Attribution Bias in Literary Style Evaluation: Comparing Human and AI Perceptions of Authorship

Haverals, Wouter; Martin, Meredith

doi:10.5281/zenodo.17109458

Published September 12, 2025 | Version 1.0.0

Dataset Restricted

Attribution Bias in Literary Style Evaluation: Comparing Human and AI Perceptions of Authorship

1. Princeton University

This dataset contains the complete experimental data for a large-scale study investigating attribution bias in literary style evaluation. The research compares how human evaluators (N=556) and AI language models (N=13) assess identical literary content differently based on perceived authorship (human-authored vs. AI-generated).

The study employed a three-condition experimental design using Raymond Queneau's "Exercises in Style" as literary stimuli across 30 distinct writing styles. Participants and AI models evaluated the same content under blind, open-label, and counterfactual conditions, revealing systematic attribution bias where identical text receives different quality assessments based solely on authorship labels.

Dataset Contents

This repository includes raw experimental data, quality-filtered datasets, AI model simulation logs, and processed analysis-ready files spanning the complete research pipeline.
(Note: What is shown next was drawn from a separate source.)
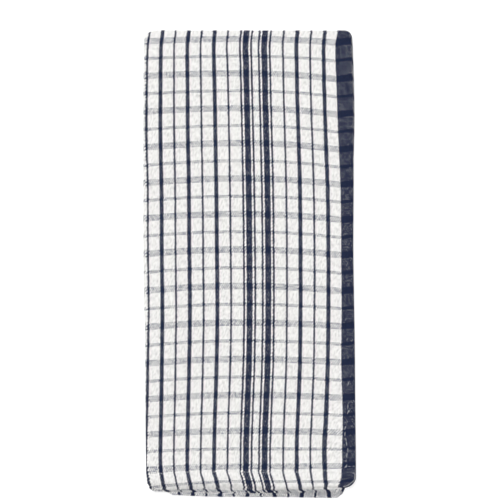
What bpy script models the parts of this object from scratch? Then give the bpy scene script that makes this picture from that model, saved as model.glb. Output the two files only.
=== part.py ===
"""Tea towel in navy and white check, lying folded on its back.

One hemmed cloth. It is folded in half along its length, with its face outward, so that the fold is
at the top (+Y) and both hems are at the bottom (-Y). The doubled cloth is then folded back and
forth into thirds across its width:

    front panel    on top, from its selvedge at the right (+X) to the left fold
    middle panel   from the left fold back to the right fold
    back panel     underneath, from the right fold to the other selvedge, near the left

That gives six layers, a little apart. The solid is made the way the towel is: a flat sheet, as
thick as the cloth, which fold() lays into the packet. Sizes are in millimetres down to the last
step, which turns them into metres.
"""

import math

import bmesh
import bpy
import numpy as np

MM = 0.001

# ---- the cloth, and how its layers lie ---------------------------------------------------------
CLOTH_WIDTH = 436.0  # selvedge to selvedge
CLOTH_THICKNESS = 1.0
LAYER_GAP = 0.4
LAYER_PITCH = CLOTH_THICKNESS + LAYER_GAP
HEM_DEPTH = 11.0  # a hem is turned twice
HEM_SWELL = 0.22  # so the layers stand this share higher there
HEM_BLEND = 3.0

# The doubled cloth turns round FOLD_RADIUS at the left and right folds. Its outer face is
# FOLD_REACH from the middle of the turn.
FOLD_RADIUS = LAYER_PITCH
FOLD_REACH = FOLD_RADIUS + LAYER_PITCH / 2 + CLOTH_THICKNESS / 2

# Heights of the doubled cloth's middle in each panel. The lowest face is at zero.
BACK_Z = (LAYER_PITCH + CLOTH_THICKNESS) / 2
MIDDLE_Z = BACK_Z + 2 * FOLD_RADIUS
FRONT_Z = MIDDLE_Z + 2 * FOLD_RADIUS

# ---- the packet's outline ----------------------------------------------------------------------
# The sides lean and bow a little. One row for each height, from the bottom up. The slip is how far
# the layer under the front one stands out beyond its selvedge.
#   height  left side  front selvedge  slip   right fold
SIDES = (
    (-165, -72.0, 74.6, -0.6, 64.2),
    (-157, -72.3, 74.8, -0.6, 67.6),
    (-145, -72.8, 74.8, -0.6, 71.6),
    (-110, -73.2, 74.5, -0.6, 73.6),
    (-50, -73.8, 73.9, -0.7, 73.2),
    (10, -74.7, 73.0, -0.8, 72.2),
    (60, -74.8, 73.2, -0.4, 72.2),
    (100, -74.8, 72.9, 0.9, 71.8),
    (140, -74.6, 71.9, 1.2, 70.8),
    (165, -73.9, 71.1, 0.9, 70.0),
)
HEIGHT, LEFT_SIDE, SELVEDGE, SLIP, RIGHT_FOLD = range(5)
MID_HEIGHT = 0.0

# Where the top fold and the two hems lie at each turn of the cloth. The layers fan out below.
#   turn                         top fold   outer hem   inner hem
TURNS = (
    ("front selvedge", 164.2, -157.4, -160.6),
    ("left fold, front side", 164.3, -157.9, -160.0),
    ("left fold, middle side", 163.6, -159.8, -161.6),
    ("right fold, middle side", 163.0, -164.6, -162.2),
    ("right fold, back side", 162.6, -163.8, -163.4),
    ("back selvedge", 162.2, -160.6, -161.8),
)
TOP_EDGE, HEM_EDGE = TURNS[0][1], TURNS[0][2]

# How far each corner is rounded off.
#   corner         inward   up or down
CORNERS = {
    "top left": (11.0, 5.4),
    "top right": (5.0, 4.6),
    "bottom left": (6.5, 8.0),
    "bottom right": (8.6, 8.4),
    "right fold": (4.0, 2.6),
}

# Two corners of the hems are turned up out of sight: the inner hem's beside the front selvedge, and
# the middle panel's beside the left fold.
#   corner             reach inward   blend   rise
TUCKS = {
    "front selvedge": (8.6, 2.2, 4.6),
    "left fold": (19.0, 6.0, 2.4),
}

# The stack is a little uneven. One row for each soft swelling or hollow; its rise is a share of
# the stack's height.
#   x    y    reach across   reach along   rise
SWELLS = (
    (-46, 96, 34, 60, 0.045),
    (30, 60, 40, 48, -0.035),
    (52, -60, 26, 54, 0.040),
    (-20, -86, 44, 40, -0.030),
    (-62, -40, 20, 70, 0.030),
)
TOP_DROOP = 0.07  # the stack sinks by this share towards the top fold
TOP_DROOP_WIDTH = 9.0
OVERHANG_DROOP = 0.16  # and the front panel by this share past the right fold
OVERHANG_WIDTH = 8.0

# ---- lines of the mesh -------------------------------------------------------------------------
# Lines stand closer where the outline curves: at these distances from the start and the end of a
# part. The rest of the part is cut into even steps.
#   part              near its start        even steps   near its end
ACROSS = (
    ("front panel", (1.6, 3.6, 6.2, 8.8, 16), 5, (14, 5, 2)),
    ("left fold", (), 6, ()),
    ("middle panel", (2, 5, 13, 20), 5, (12, 4)),
    ("right fold", (), 6, ()),
    ("back panel", (4, 12), 5, (12, 4)),
)
ALONG = (
    ("inner half", (4, 9, 13, 20), 10, (9, 3)),
    ("top fold", (), 6, ()),
    ("outer half", (3, 9), 10, (20, 13, 9, 4)),
)

COTTON = (0.72, 0.73, 0.76, 1.0)


def ease(low, high, at):
    """0 below low, 1 above high, and smooth between."""
    t = np.clip((at - low) / (high - low), 0, 1)
    return t * t * (3 - 2 * t)


def side_at(column, height):
    """A smooth curve through one column of SIDES."""
    table = np.array(SIDES)
    knots, values = table[:, HEIGHT], table[:, column]
    slopes = np.gradient(values, knots)
    height = np.clip(height, knots[0], knots[-1])
    low = np.clip(np.searchsorted(knots, height) - 1, 0, len(knots) - 2)
    span = knots[low + 1] - knots[low]
    t = (height - knots[low]) / span
    level = values[low] + (values[low + 1] - values[low]) * t * t * (3 - 2 * t)
    bend = slopes[low] * t * (1 - t) ** 2 - slopes[low + 1] * t * t * (1 - t)
    return level + bend * span


def turns_of(height):
    """The middles of the left and right folds' turns at a height."""
    return side_at(LEFT_SIDE, height) + FOLD_REACH, side_at(RIGHT_FOLD, height) - FOLD_REACH


def panel_runs():
    """The flat runs of the front, middle and back panels, half way up."""
    left, right = turns_of(MID_HEIGHT)
    front = side_at(SELVEDGE, MID_HEIGHT) - left
    middle = right - left
    return front, middle, CLOTH_WIDTH - front - middle - 2 * math.pi * FOLD_RADIUS


def rounding(corner, inward):
    """How far an edge has drawn back at a distance inward from its corner."""
    width, depth = CORNERS[corner]
    t = np.clip(1 - inward / width, 0, 1)
    return depth * (1 - np.sqrt(1 - t * t))


def tucked(corner, inward):
    """How far a turned-up corner has risen at a distance inward from its side."""
    reach, blend, rise = TUCKS[corner]
    return rise * (1 - ease(reach - blend, reach, inward))


def edges_at(part, t):
    """Heights of the top fold, the outer hem and the inner hem at a place across the cloth."""
    front, left, middle, right, back = (part == p for p in range(len(ACROSS)))
    front_run, middle_run, back_run = panel_runs()
    bulge = FOLD_RADIUS * np.sin(math.pi * t)
    from_left = FOLD_REACH + np.select(
        (front, left, middle, right, back),
        (front_run * (1 - t), -bulge, middle_run * t, middle_run, back_run * (1 - t)),
    )
    from_right = FOLD_REACH + np.select(
        (middle, right, back), (middle_run * (1 - t), -bulge, back_run * t), middle_run
    )
    from_selvedge = np.where(front, front_run * t, front_run)

    heights = np.array([row[1:] for row in TURNS])
    share = ease(0, 1, t)[:, None]
    top, outer, inner = (heights[part] * (1 - share) + heights[part + 1] * share).T
    top = top - rounding("top left", from_left) - rounding("top right", from_selvedge)
    lift = rounding("bottom left", from_left) + rounding("right fold", from_right)
    lift += rounding("bottom right", from_selvedge)
    lift += np.where(middle | back, tucked("left fold", from_left), 0)
    lift += np.where(left, tucked("left fold", 0) * ease(0, 1, t), 0)
    return top, outer + lift, inner + lift + tucked("front selvedge", from_selvedge)


def across_packet(part, t, y, side):
    """The doubled cloth's middle in the x-z plane, and the way its outer face looks there."""
    turn_left, turn_right = turns_of(y)
    selvedge = side_at(SELVEDGE, y) + side_at(SLIP, y) * (1 - side) / 2
    back_selvedge = turns_of(MID_HEIGHT)[1] - panel_runs()[2]
    sine, cosine = np.sin(math.pi * t), np.cos(math.pi * t)
    flat, up = np.zeros_like(t), np.ones_like(t)
    x = np.choose(
        part,
        (
            selvedge + (turn_left - selvedge) * t,
            turn_left - FOLD_RADIUS * sine,
            turn_left + (turn_right - turn_left) * t,
            turn_right + FOLD_RADIUS * sine,
            turn_right + (back_selvedge - turn_right) * t,
        ),
    )
    z = np.choose(
        part,
        (
            FRONT_Z * up,
            MIDDLE_Z + FOLD_RADIUS * (1 + cosine),
            MIDDLE_Z * up,
            BACK_Z + FOLD_RADIUS * (1 + cosine),
            BACK_Z * up,
        ),
    )
    face_x = np.choose(part, (flat, -sine, flat, -sine, flat))
    face_z = np.choose(part, (up, cosine, -up, -cosine, up))
    return x, z, face_x, face_z


def stack_height(x, y):
    """How high the stack stands at a place, as a share of its plain height."""
    height = np.ones_like(x)
    for at_x, at_y, across, along, rise in SWELLS:
        height += rise * np.exp(-(((x - at_x) / across) ** 2) - ((y - at_y) / along) ** 2)
    hem_line = HEM_EDGE + HEM_DEPTH
    height += HEM_SWELL * ease(-HEM_BLEND, HEM_BLEND, hem_line - y)
    height -= TOP_DROOP * ease(TOP_EDGE - TOP_DROOP_WIDTH, TOP_EDGE, y)
    past_fold = x - side_at(RIGHT_FOLD, y)
    height -= OVERHANG_DROOP * ease(-OVERHANG_WIDTH / 2, OVERHANG_WIDTH / 2, past_fold)
    return height


def fold(across, along, depth):
    """Where points of the flat cloth lie in the packet, in metres.

    across and along are each the number of the part and the fraction of it, and depth is the
    distance from the middle of the cloth's thickness towards its face."""
    part, t = across
    half, s = along
    offset = LAYER_PITCH / 2 + depth
    turn = math.pi * (s - 0.5)
    side = np.choose(half, (-np.ones_like(s), np.sin(turn), np.ones_like(s)))
    top, outer, inner = edges_at(part, t)
    top = top - LAYER_PITCH / 2 - CLOTH_THICKNESS / 2
    y = np.choose(
        half, (inner + (top - inner) * s, top + offset * np.cos(turn), top + (outer - top) * s)
    )
    x, z, face_x, face_z = across_packet(part, t, y, side)
    x = x + side * offset * face_x
    z = (z + side * offset * face_z) * stack_height(x, y)
    return np.column_stack((x, y, z)) * MM


def lines(table, runs):
    """The part of the cloth and the fraction of it at each line of the mesh."""
    parts, fractions = [], []
    for number, ((_, near_start, steps, near_end), run) in enumerate(zip(table, runs, strict=True)):
        start = [0.0] + [distance / run for distance in near_start]
        end = [1 - distance / run for distance in near_end] + [1.0]
        middle = [start[-1] + (end[0] - start[-1]) * step / steps for step in range(1, steps)]
        found = start + middle + end[:-1]
        parts += [number] * len(found)
        fractions += found
    return np.array(parts + [len(table) - 1]), np.array(fractions + [1.0])


def flat_sheet(columns, rows):
    """The cloth as a flat closed sheet. x and y count the lines of the mesh, and z is the depth."""
    sheet = bmesh.new()
    bmesh.ops.create_grid(sheet, x_segments=columns, y_segments=rows, size=0.5)
    for vertex in sheet.verts:
        vertex.co.x = round((vertex.co.x + 0.5) * columns)
        vertex.co.y = round((vertex.co.y + 0.5) * rows)
        vertex.co.z = -CLOTH_THICKNESS / 2
    raised = bmesh.ops.extrude_face_region(sheet, geom=sheet.faces[:])["geom"]
    for vertex in (item for item in raised if isinstance(item, bmesh.types.BMVert)):
        vertex.co.z = CLOTH_THICKNESS / 2
    bmesh.ops.recalc_face_normals(sheet, faces=sheet.faces[:])
    return sheet


def build_towel():
    front_run, middle_run, back_run = panel_runs()
    half_run = TOP_EDGE - HEM_EDGE
    across_part, across_share = lines(ACROSS, (front_run, 1, middle_run, 1, back_run))
    along_part, along_share = lines(ALONG, (half_run, 1, half_run))
    sheet = flat_sheet(len(across_part) - 1, len(along_part) - 1)
    flat = np.array([vertex.co for vertex in sheet.verts])
    columns, rows = flat[:, 0].astype(int), flat[:, 1].astype(int)
    folded = fold(
        (across_part[columns], across_share[columns]),
        (along_part[rows], along_share[rows]),
        flat[:, 2],
    )
    for vertex, place in zip(sheet.verts, folded, strict=True):
        vertex.co = place
    mesh = bpy.data.meshes.new("towel")
    sheet.to_mesh(mesh)
    sheet.free()
    mesh.shade_smooth()
    mesh.set_sharp_from_angle(angle=math.radians(50))
    return bpy.data.objects.new("towel", mesh)


def cotton():
    material = bpy.data.materials.new("cotton")
    material.use_nodes = True
    shader = material.node_tree.nodes["Principled BSDF"]
    shader.inputs["Base Color"].default_value = COTTON
    shader.inputs["Roughness"].default_value = 0.9
    shader.inputs["Metallic"].default_value = 0.0
    return material


for old in list(bpy.data.objects):
    bpy.data.objects.remove(old, do_unlink=True)
collection = bpy.data.collections.new("tea_towel")
bpy.context.scene.collection.children.link(collection)
towel = build_towel()
towel.data.materials.append(cotton())
collection.objects.link(towel)
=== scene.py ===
"""Looks of the folded tea towel: woven cloth, hems and sewing thread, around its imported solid.

The cloth is one closed sheet, laid on the same folds as the solid. Its weave is a 3/1 twill that is
worked out thread by thread from the cloth's own coordinates: the number of the warp thread, counted
from the front selvedge, and the number of the weft thread, or pick, counted from the front hem.
Lengths are in millimetres until a mesh is made, except where a comment says m.
"""

import math

import bmesh
import bpy
import numpy as np
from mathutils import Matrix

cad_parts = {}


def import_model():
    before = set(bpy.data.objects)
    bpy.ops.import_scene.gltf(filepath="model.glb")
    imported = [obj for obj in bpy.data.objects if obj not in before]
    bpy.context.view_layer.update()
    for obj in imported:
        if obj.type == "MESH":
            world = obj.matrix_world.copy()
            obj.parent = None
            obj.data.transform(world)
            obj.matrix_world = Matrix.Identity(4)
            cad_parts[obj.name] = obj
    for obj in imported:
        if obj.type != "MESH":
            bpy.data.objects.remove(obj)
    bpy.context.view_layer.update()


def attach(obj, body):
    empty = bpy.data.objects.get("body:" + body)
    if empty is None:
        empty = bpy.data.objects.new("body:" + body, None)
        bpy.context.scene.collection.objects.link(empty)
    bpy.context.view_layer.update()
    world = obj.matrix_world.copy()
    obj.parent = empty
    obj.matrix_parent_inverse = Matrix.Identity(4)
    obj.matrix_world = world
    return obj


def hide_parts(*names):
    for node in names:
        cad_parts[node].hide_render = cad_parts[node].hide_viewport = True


MM = 0.001

# ---- the cloth, and how its layers lie: as in the solid ----
CLOTH_WIDTH = 436.0  # selvedge to selvedge
CLOTH_LENGTH = 650.0
SOLID_THICKNESS = 1.0
LAYER_GAP = 0.4
LAYER_PITCH = SOLID_THICKNESS + LAYER_GAP
HEM_DEPTH = 11.0
HEM_SWELL = 0.22  # the stack is higher at its hems by this share
HEM_BLEND = 3.0

FOLD_RADIUS = LAYER_PITCH
FOLD_REACH = FOLD_RADIUS + LAYER_PITCH / 2 + SOLID_THICKNESS / 2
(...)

The compressed data folder (data.zip) should be extracted into this cloned GitHub repository (drop the unzipped folder at the same level of the analysis folder) to enable full replication of analyses through the provided Jupyter notebooks:

style_and_prejudice/
├── analysis/
│ ├── 01_data_quality_analysis.ipynb
│ ├── 02_human_bias_analysis.ipynb
│ └── ...
├── data/ # ← copy here!
│ ├── literary_materials/
│ ├── logs/
│ └── responses/
└── README.md

Folder Descriptions

responses/ --> core response data organized by evaluator type and processing stage:

==> input for notebook #1 (01_data_quality_analysis.ipynb)
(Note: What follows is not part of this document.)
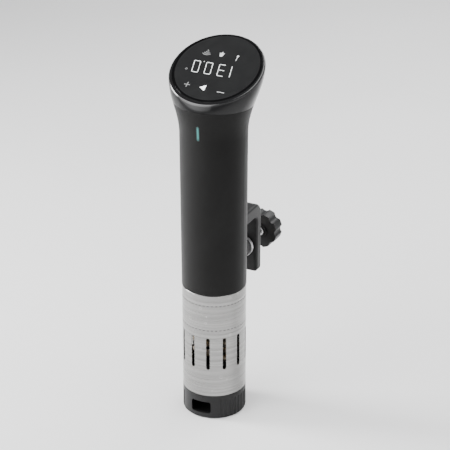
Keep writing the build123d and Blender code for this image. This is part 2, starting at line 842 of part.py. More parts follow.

- human_evaluators/raw/ --> original participant data (fully anonymized!) collected through web platform
  - questionnaire.csv --> demographics, attention checks, and screening responses
  - responses.csv --> all participant evaluations across experimental conditions

-------------------------------------------------------------------------------------------------------

==> generated by notebook #1 (01_data_quality_analysis.ipynb), used by notebook #2 (02_human_bias_analysis.ipynb)
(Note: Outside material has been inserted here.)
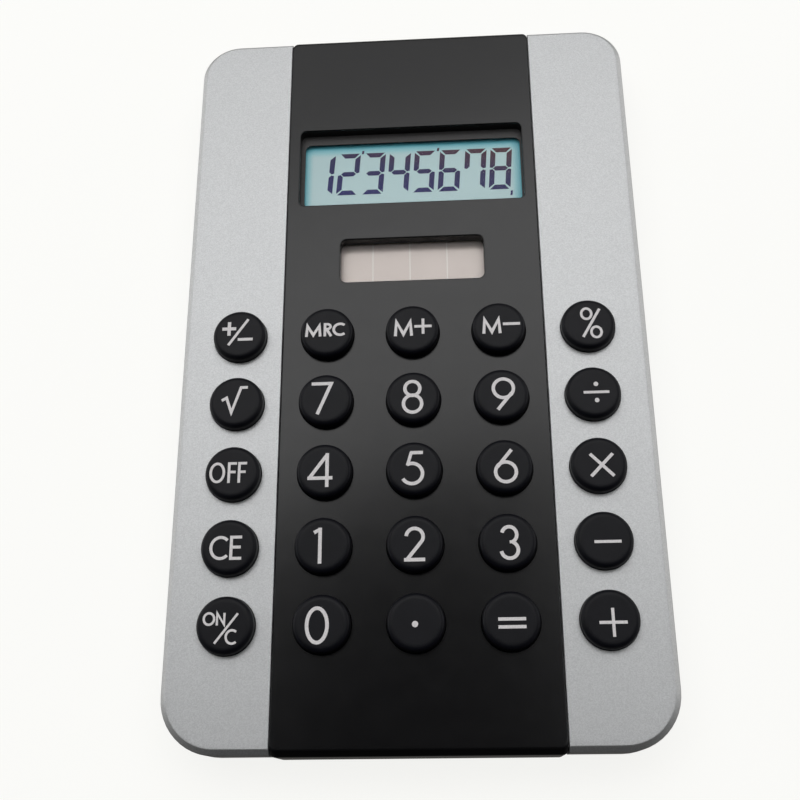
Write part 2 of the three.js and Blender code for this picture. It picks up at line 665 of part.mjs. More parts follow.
function solarLead(side) {
  const startX = SOLAR_CELL.width / 2 - LEAD_START_INSET;
  const endZ = BOARD_TOP_Z + LEAD_RADIUS + FIT_GAP;
  const heights = [...LEAD_DROPS.map((drop) => solarBottomZ - drop), endZ, endZ];
  const path = heights.map((z, index) => [
    side * (startX + LEAD_OUT_X[index]),
    SOLAR_CELL.y - LEAD_DOWN_Y[index],
    z,
  ]);
  return toGeometry(toSolid(tube(path, LEAD_RADIUS, LEAD_STEPS)));
}

addPart("solar_lead_red", solarLead(-1), "leadRed");
addPart("solar_lead_black", solarLead(1), "leadBlack");

// ---- Button cell and contacts ----------------------------------------------------------------

function buttonCell() {
  const profile = [
    [0, CELL_BOTTOM_Z],
    [CELL.radius, CELL_BOTTOM_Z],
    [CELL.radius, CELL_TOP_Z - CELL.stepHeight],
    [CELL.radius - CELL.step, CELL_TOP_Z - CELL.stepHeight],
    [CELL.radius - CELL.step, CELL_TOP_Z],
    [0, CELL_TOP_Z],
  ];
  const geometry = turned(profile, CELL_SIDES);
  geometry.translate(CELL.x, CELL.y, 0);
  return toGeometry(toSolid(geometry));
}

// A thin strip bent in the X-Z plane: its middle line is given, and it runs square to that plane.
function bentStrip(line, thickness, y0, y1) {
  const points = line.map(([x, z]) => new THREE.Vector2(x, z));
  const side = (index, sign) => {
    const before = points[Math.max(index - 1, 0)];
    const after = points[Math.min(index + 1, points.length - 1)];
    const here = points[index];
    const arriving = here.clone().sub(before).normalize();
    const leaving = after.clone().sub(here).normalize();
    const along = arriving.add(leaving).normalize();
    const reference = index > 0 ? here.clone().sub(before).normalize() : leaving;
    const mitre = 1 / Math.max(along.dot(reference), 0.5);
    const reach = sign * mitre * thickness / 2;
    return [here.x - along.y * reach, here.y + along.x * reach];
  };
  const left = points.map((_, index) => side(index, 1));
  const right = points.map((_, index) => side(index, -1)).reverse();
  return extrudeAlongY([...left, ...right], y0, y1);
}

// A leaf spring under the bay's roof, bowed down to the cell's small face, which passes up through the
// roof and over to the board.
function negativeContact() {
  const half = CONTACT_THICKNESS / 2;
  const padZ = BOARD_TOP_Z + half + SEAT_GAP;
  return bentStrip([
    [CELL.x + NEGATIVE_SPRING_REACH, BAY_ROOF_UNDER_Z - half - FIT_GAP],
    [CELL.x, CELL_TOP_Z + half + NEGATIVE_TOUCH_GAP],
    [NEGATIVE_RISER_X, CELL_TOP_Z + half + BOSS_GAP],
    [NEGATIVE_RISER_X, CONTACT_BRIDGE_Z + half],
    [CONTACT_PAD_X, CONTACT_BRIDGE_Z + half],
    [CONTACT_PAD_X, padZ],
    [CONTACT_PAD_X - CONTACT_FOOT, padZ],
  ], CONTACT_THICKNESS, CELL.y - CONTACT_WIDTH / 2, CELL.y + CONTACT_WIDTH / 2);
}

// A blade beside the cell's can, which passes up through the roof and over to the board.
function positiveContact() {
  const halfBlade = POSITIVE_BLADE_WIDTH / 2;
  const bladeY = POSITIVE_BLADE_Y;
  const bridgeTopZ = CONTACT_BRIDGE_Z + CONTACT_THICKNESS;
  const bridgeY = bladeY + POSITIVE_BRIDGE_WIDTH;
  const outerY = bladeY + POSITIVE_BLADE_THICKNESS;
  const legX = CONTACT_PAD_X + CONTACT_THICKNESS;
  const lowZ = CELL_BOTTOM_Z + BOSS_GAP;
  const blade = toSolid(box(CELL.x - halfBlade, CELL.x + halfBlade, bladeY, outerY, lowZ, bridgeTopZ));
  return join(blade, [
    box(CONTACT_PAD_X, CELL.x + halfBlade, bladeY, bridgeY, CONTACT_BRIDGE_Z, bridgeTopZ),
    box(CONTACT_PAD_X, legX, bladeY, bridgeY, BOARD_TOP_Z + SEAT_GAP, bridgeTopZ),
  ]);
}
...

- human_evaluators/processed/ --> quality-filtered human participant datasets
  - valid_participants_dataset.csv --> participants meeting inclusion criteria (N=556)
  - excluded_participants_dataset.csv --> excluded participants with reasons

-------------------------------------------------------------------------------------------------------

==> generated by notebook #3 (03_run_ai_simulation.ipynb), used by notebook #4 (04_ai_bias_analysis.ipynb)

- ai_evaluators/raw/ --> AI model simulation data
  - ai_participant_simulation_20250805_113946.csv --> complete AI evaluations across all models

-------------------------------------------------------------------------------------------------------

==> generated by notebooks #2 (02_human_bias_analysis.ipynb) & #4 (04_ai_bias_analysis.ipynb), used by notebook #5 (05_comparative_analysis.ipynb)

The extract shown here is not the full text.